For his part, Mr. Lorber, 76, a former school principal, says he's happy she's doing something she loves. "It's OK with me," he says of her trips. "She just loves to travel and I don't."

Jackie Scott always dreamed of seeing the world, but her husband, Maurice, said he didn't want to travel after their retirement in 1984. She says he doesn't mind staying home with the dog while she visits foreign countries without him. "I said I was going," she says, "and he said that was OK with him."

Since then, Ms. Scott, 77, has seen most of the world. Her husband bowls several times weekly and takes care of the house while she's away, and, she says, is always glad to see her when she returns to their home in Boise, Idaho. "I thought, 'I'm not going to stay home just because he doesn't like it,"' she says. "I'm adventurous and it's nice to be doing something on my own."
Indeed, on the couple's 45th wedding anniversary, she took a cruise with her daughter, Rhonda, a travel agent. "We've been married 56 years and after that long, it's just another day," says Ms. Scott.
Of course, wives aren't the only ones traveling without spouses after retirement.
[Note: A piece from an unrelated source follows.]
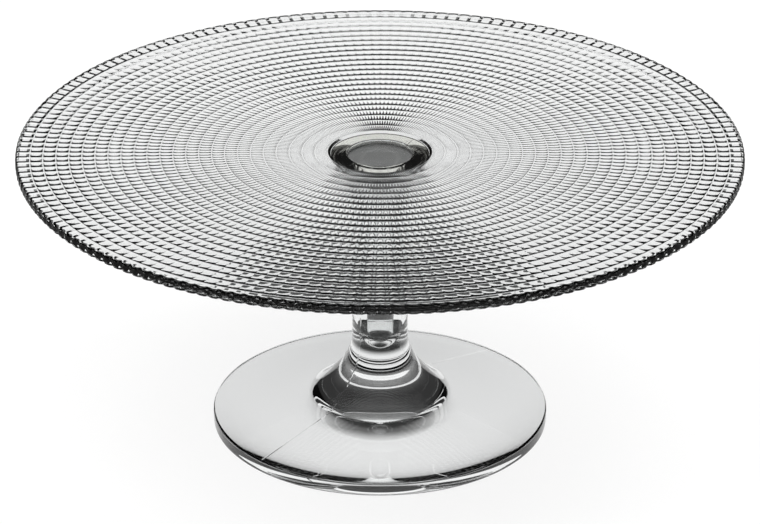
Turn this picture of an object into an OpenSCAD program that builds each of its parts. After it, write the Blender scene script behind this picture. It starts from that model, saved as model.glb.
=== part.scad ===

Some husbands travel alone as well.

After retiring from a financial manager post at Graybar Electric Co. in 1994, Gerald Spillman, now 72, bought a motorcycle. A good friend had also retired and bought a bike, so they began taking trips together without their wives. That friend has since died, but Mr. Spillman, who lives in Redwood City, Colo., now goes on about seven or eight motorcycling trips annually with other friends.

Last year, he rode motorcycles in Laos, Thailand, China, the French Alps, Mexico and U.S. destinations with biker friends or on organized tours. "I like seeing the world," he says. "I stay home for a month, and I get bored."

Meanwhile, his wife enjoys being home and gardening or remodeling the house and doesn't mind his sojourns, Mr. Spillman says. But his solo travels come with a catch: For every one or two bike trips he takes, he must take his wife on a cruise.

The upside, Mr. Spillman says, is that absence does make the heart fonder. "When you have been married 50 years," he says, "you tend to appreciate each other more after you have been apart."